CK: What is the goal of providing a free and open data platform?
MP: The idea is to open Poderopedia chapters in the region and the first one will be in Venezuela. We will teach a workshop on data journalism in Venezuela with Mariana Santos, ICFJ - Knight International fellow, and two others of the New York Times and the School of Data.
Following this workshop we will teach another one on how to use Poderopedia since we are launching the Venezuelan chapter of Poderopedia along with the Carter Center and the Institute for Press and Society (IPYS) of that country. The platform will be managed primarily by IPYS researchers.
We will open the second chapter in Colombia, with the the help of organization Consejo de Redacción.
We are also in talks with various Latin American media outlets and other projects working on issues of transparency, accountability and conflicts of interest. I don’t dare to talk about them yet, but they are interested in using our platform, for instance, for projects on elections, justice and politics.
That makes us very happy, and with that we are validating the original hypothesis of this project, which is that it can serve as a tool to help identify a problem and solve it. We are delighted to see this demand for our platform.
What we are doing now is improving Poderopedia's management system, the Plug & Play system of the original platform, to achieve an improved version that is easier to use and understand and that can be used without a handbook.
CK: Why are you launching your first chapters in Venezuela and Colombia?
MP: The priority is to start with Spanish and Portuguese speaking countries, starting with our region. Our choice of Venezuela and Colombia is due to specific conversations and the interest of local organizations, with proved reputation and research capabilities, that have expressed their desire to launch chapters in those countries. Anyway, we are willing to open chapters in other languages and countries. The roadmap is flexible and will be determined by the interest and ability of the organizations interested in launching and sustaining the chapters. Obviously, the primary interest in Venezuela and Colombia is also related to the circumstances of journalistic interest in those countries like transparency issues, freedom of expression, accountability and conflicts of interest. We would also like to open Poderopedia chapters in Argentina, Ecuador, Mexico and Brazil.
CK: Can you give us some examples of how journalists have used the Poderopedia platform?
MP: Many Chilean journalists use Poderopedia to check background information on a specific topic and uncover information that enables them to do further research. Media outlets like El Mostrador, El Mostrador Mercados y Publimetro publish on their websites Poderopedia profiles using our Creative Commons license.

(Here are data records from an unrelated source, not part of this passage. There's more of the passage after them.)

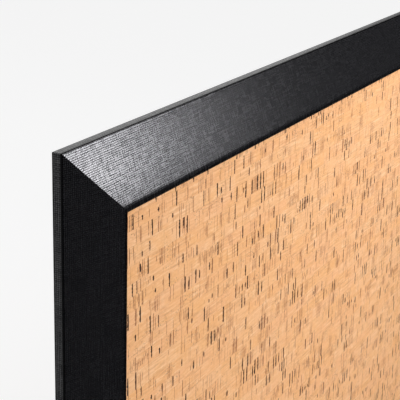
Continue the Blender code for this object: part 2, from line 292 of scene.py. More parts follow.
def add_piece(name, points, groups, uv=None, sharp=40):
    """A new mesh piece, shaded smooth except at edges sharper than the angle given in degrees."""
    mesh = bpy.data.meshes.new(name)
    mesh.from_pydata(points.tolist(), [], [face for group in groups for face in group.tolist()])
    if uv is not None:
        corners = np.empty(len(mesh.loops), np.int32)
        mesh.loops.foreach_get("vertex_index", corners)
        layer = mesh.uv_layers.new(name="run")
        layer.data.foreach_set("uv", uv[corners].astype(np.float32).ravel())
    mesh.validate()
    mesh.shade_smooth()
    mesh.set_sharp_from_angle(angle=math.radians(sharp))
    return new_object(name, mesh)


def give_material(piece, material):
    """The material goes on a new piece, or on the CAD node of that name."""
    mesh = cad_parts[piece].data if isinstance(piece, str) else piece.data
    mesh.materials.clear()
    mesh.materials.append(material)


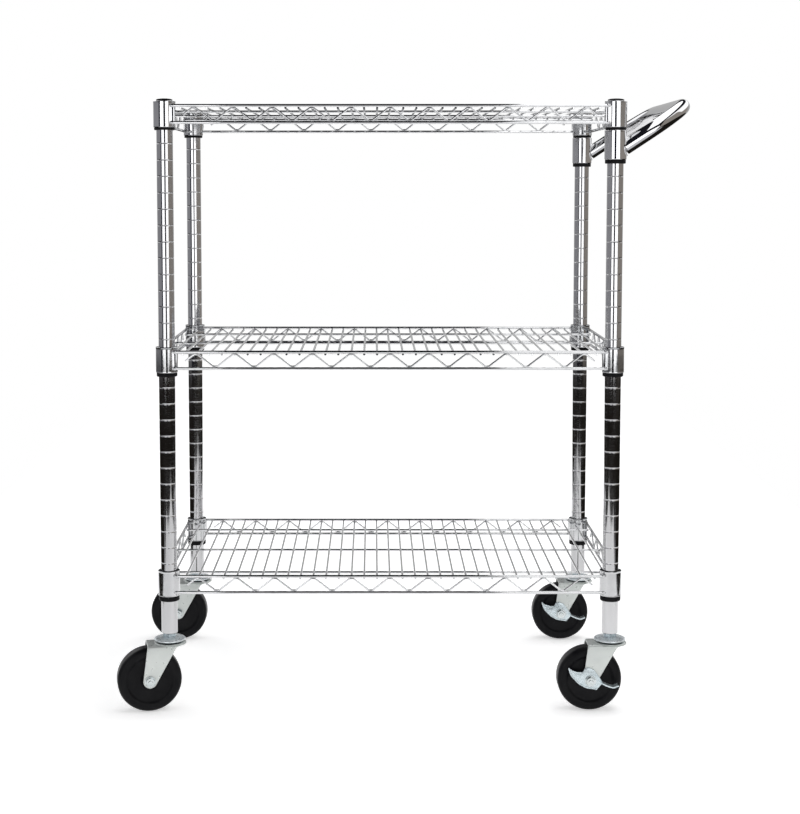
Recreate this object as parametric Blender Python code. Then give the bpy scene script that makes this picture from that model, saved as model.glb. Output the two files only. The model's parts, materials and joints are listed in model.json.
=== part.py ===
"""Three-tier wire utility cart: four posts, three wire shelves, a push handle and four swivel casters.

Metres, +Z up, +X towards the push handle, -Y the front. The cart is laid out about the centre of its
four posts, and stands at last with the middle of its footprint at the origin and its wheels at z = 0.
"""

import math

import bmesh
import bpy
from mathutils import Matrix, Vector

GAP = 0.0003  # clearance between pieces that touch
MERGE = 0.00001
ROUND_SIDES = 12  # sides of posts, sleeves and collars, which share their flats
FAR = 0.1  # how far a cutter runs past what it cuts
OVERLAP = 0.001  # how far solids run into each other before they are joined
SHARP_ANGLE = math.radians(32)
FLAT_ANGLE = math.radians(0.05)
AXIS_MARK = 0.03  # size of the cross drawn for an empty

FINISHES = {  # name: colour, roughness, metallic
    "post_chrome": ((0.78, 0.78, 0.79), 0.12, 1.0),
    "shelf_chrome": ((0.80, 0.80, 0.81), 0.14, 1.0),
    "handle_chrome": ((0.80, 0.80, 0.81), 0.08, 1.0),
    "cap_plastic": ((0.02, 0.02, 0.02), 0.45, 0.0),
    "sleeve_plastic": ((0.02, 0.02, 0.02), 0.40, 0.0),
    "insert_steel": ((0.55, 0.56, 0.56), 0.35, 1.0),
    "caster_zinc": ((0.62, 0.65, 0.65), 0.30, 1.0),
    "brake_zinc": ((0.60, 0.62, 0.62), 0.32, 1.0),
    "bolt_zinc": ((0.50, 0.52, 0.52), 0.35, 1.0),
    "wheel_black": ((0.025, 0.025, 0.025), 0.40, 0.0),
}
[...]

Currently, at least one of these media outlets is using Poderopedia's API to publish information about the presidential elections (that will take place in Chile in Nov. 17).
Projects like Argentina's Cargografías have used data from our platform to make timelines.

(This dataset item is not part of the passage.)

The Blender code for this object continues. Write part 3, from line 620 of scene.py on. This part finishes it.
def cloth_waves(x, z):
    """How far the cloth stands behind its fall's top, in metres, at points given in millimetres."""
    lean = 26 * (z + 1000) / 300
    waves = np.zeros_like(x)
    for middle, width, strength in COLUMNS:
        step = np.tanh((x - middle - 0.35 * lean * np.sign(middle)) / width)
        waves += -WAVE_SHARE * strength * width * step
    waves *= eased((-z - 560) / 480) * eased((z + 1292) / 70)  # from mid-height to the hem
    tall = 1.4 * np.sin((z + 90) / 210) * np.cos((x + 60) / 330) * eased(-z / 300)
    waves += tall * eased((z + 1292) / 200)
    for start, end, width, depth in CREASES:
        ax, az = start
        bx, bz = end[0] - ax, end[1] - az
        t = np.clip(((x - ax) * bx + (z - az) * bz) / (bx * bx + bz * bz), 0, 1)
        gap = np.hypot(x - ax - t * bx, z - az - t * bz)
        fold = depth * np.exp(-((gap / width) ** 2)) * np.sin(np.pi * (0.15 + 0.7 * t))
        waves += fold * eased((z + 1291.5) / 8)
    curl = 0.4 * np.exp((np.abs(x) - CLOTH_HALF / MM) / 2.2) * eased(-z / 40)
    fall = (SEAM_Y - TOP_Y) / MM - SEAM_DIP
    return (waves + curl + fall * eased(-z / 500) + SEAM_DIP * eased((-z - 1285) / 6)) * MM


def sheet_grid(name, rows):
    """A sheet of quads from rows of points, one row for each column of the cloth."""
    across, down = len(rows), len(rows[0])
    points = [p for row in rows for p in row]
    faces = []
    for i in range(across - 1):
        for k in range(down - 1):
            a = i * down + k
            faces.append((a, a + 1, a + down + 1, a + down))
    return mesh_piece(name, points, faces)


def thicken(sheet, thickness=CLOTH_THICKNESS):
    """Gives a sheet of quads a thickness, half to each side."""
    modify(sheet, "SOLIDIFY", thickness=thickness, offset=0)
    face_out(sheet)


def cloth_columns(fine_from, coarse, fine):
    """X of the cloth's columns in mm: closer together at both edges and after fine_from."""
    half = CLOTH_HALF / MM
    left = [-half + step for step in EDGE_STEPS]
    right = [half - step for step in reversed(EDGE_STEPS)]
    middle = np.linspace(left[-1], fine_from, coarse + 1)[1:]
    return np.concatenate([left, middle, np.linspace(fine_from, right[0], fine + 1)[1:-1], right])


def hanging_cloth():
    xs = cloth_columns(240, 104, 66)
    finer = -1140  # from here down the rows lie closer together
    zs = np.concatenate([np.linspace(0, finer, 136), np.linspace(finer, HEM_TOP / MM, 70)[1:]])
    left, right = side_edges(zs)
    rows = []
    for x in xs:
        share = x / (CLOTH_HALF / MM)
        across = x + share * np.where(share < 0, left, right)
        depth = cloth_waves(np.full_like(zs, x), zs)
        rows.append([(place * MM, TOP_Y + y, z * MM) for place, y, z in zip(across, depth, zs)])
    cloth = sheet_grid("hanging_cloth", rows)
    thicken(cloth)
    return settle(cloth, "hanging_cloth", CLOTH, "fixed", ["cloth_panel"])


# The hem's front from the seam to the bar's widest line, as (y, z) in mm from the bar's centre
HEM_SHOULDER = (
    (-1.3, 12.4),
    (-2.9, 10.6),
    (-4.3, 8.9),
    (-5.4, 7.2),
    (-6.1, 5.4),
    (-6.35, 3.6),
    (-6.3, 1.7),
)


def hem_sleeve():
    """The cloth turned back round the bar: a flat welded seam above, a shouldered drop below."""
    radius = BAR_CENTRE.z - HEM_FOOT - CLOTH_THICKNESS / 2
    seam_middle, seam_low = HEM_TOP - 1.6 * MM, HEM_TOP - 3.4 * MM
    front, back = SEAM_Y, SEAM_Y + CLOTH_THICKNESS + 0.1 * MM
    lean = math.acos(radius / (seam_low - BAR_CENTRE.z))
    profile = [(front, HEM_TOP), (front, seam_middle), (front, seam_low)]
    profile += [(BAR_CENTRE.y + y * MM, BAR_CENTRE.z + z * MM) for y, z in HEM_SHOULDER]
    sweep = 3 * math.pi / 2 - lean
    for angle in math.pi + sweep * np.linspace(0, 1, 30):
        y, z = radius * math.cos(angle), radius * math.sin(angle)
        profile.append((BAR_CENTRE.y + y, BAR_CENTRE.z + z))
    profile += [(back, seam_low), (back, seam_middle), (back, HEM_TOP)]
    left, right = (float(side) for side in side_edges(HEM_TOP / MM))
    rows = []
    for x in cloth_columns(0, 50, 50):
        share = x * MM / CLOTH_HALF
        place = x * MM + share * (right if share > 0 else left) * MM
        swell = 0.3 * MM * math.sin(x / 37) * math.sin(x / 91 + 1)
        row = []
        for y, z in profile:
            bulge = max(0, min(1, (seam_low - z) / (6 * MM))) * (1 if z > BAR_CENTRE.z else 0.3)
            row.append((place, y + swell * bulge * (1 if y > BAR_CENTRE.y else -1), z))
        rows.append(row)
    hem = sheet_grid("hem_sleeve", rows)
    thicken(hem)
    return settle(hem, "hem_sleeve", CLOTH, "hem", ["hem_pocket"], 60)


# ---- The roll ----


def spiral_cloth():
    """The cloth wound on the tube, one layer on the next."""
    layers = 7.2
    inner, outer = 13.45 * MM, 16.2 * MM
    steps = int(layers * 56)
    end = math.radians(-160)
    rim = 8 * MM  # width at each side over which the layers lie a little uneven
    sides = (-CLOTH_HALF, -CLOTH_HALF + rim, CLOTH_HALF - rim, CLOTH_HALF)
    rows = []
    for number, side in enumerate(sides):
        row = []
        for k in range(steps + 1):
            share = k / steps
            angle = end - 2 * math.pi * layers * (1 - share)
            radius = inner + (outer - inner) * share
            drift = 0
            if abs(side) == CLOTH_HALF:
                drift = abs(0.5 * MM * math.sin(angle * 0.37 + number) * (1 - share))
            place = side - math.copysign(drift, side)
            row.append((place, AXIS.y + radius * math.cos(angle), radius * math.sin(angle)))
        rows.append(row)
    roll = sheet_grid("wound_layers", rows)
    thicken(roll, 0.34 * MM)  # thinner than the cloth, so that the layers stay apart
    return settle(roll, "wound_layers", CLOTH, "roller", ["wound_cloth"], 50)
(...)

We also have disclosed conflicts of interest among authorities, like with Chile's minister of Interior, who owned shares in a company of drinking water, and the director of the Internal Revenue Service and his conglomerate of companies. The profiles of the presidential candidates that we do have been published by various media outlets like Publimetro, which featured them on its 2013 elections package.
You can find an archive of our blog here, where we have recorded all of Poderopedia's activities, their influence in the media and in various others activities.
CK: When and how was Poderopedia born as a project?
MP: Poderopedia was born when I was the managing editor of El Mostrador (the first digital-only newspaper in Chile). Poderopedia was still an idea on a piece of paper when we applied to the Knight Foundation's News Challenge in 2011. This was the first Latin American project to win the Knight News Challenge, inspiring other colleagues in the region to present their proposals to this international fund.
Throughout 2012 we worked hard on it until we decided to launch it on the 12-12-12 at 12:12 am. We wanted a date to remember forever and also a cabalistic one.
The fellowship served to promote the use of the Poderopedia platform and to create chapters of it. Also the promote the international community Hacks/Hackers in Chile and to put together a data journalism handbook. The purpose of this manual, to which we are completely dedicated now, is to report on the current state of data journalism in Latin America and explain how to develop this type of journalism in our countries.
We are doing the handbook in collaboration with the Alberto Hurtado University’s school of journalism. We plan to publish it between March and April of 2014. The goal is to make a comprehensive data journalism handbook that includes the experience of different countries in the region, since they differ from each other on safety issues, politics, information access, transparency laws, and other parameters.
We also organize datathons (data extraction marathons) and radiothons (technology marathons focused on low-cost online radio, which gather journalists, technologists and the people who run them). These spaces are created for people to get to know their peers from other countries and improve their tools and knowledge, and maybe be able to do more things. The issue of the use of radio in Latin America is vital, so it is important to share the technological tools available for radio production in the region.
CK: In your opinion, what is the status of data journalism in Latin America today?
MP: I'll give you this analogy: before, we were crawling; now we are taking our first steps. We cannot talk about data journalism throughout Latin America. Rather, there are beacons of light that in one way or another are inspiring others to put their attention on these things.
This is undoubtedly taking off, people are seeking training, and media owners are beginning to understand and value data journalism and the need for journalists, programmers and designers to work as an interdisciplinary team, an incredibly relevant union to produce quality journalism projects.
Universities are also planning to include more technology in their journalism schools.
In that sense, the Knight Center for Journalism in the Americas, directed by Rosental Alves, has always been an inspiration that is helping move things in this direction. Another very important aspect is the MOOC workshops organized by the Knight Center.
Journalism in the Latin American region needs to accelerate the spread of knowledge and make improvements through workshops with trained people who can explain, in a very short time and from their experience, all you need to know, and what you should not do, in order to do your job. Only this can generate an important acceleration of knowledge.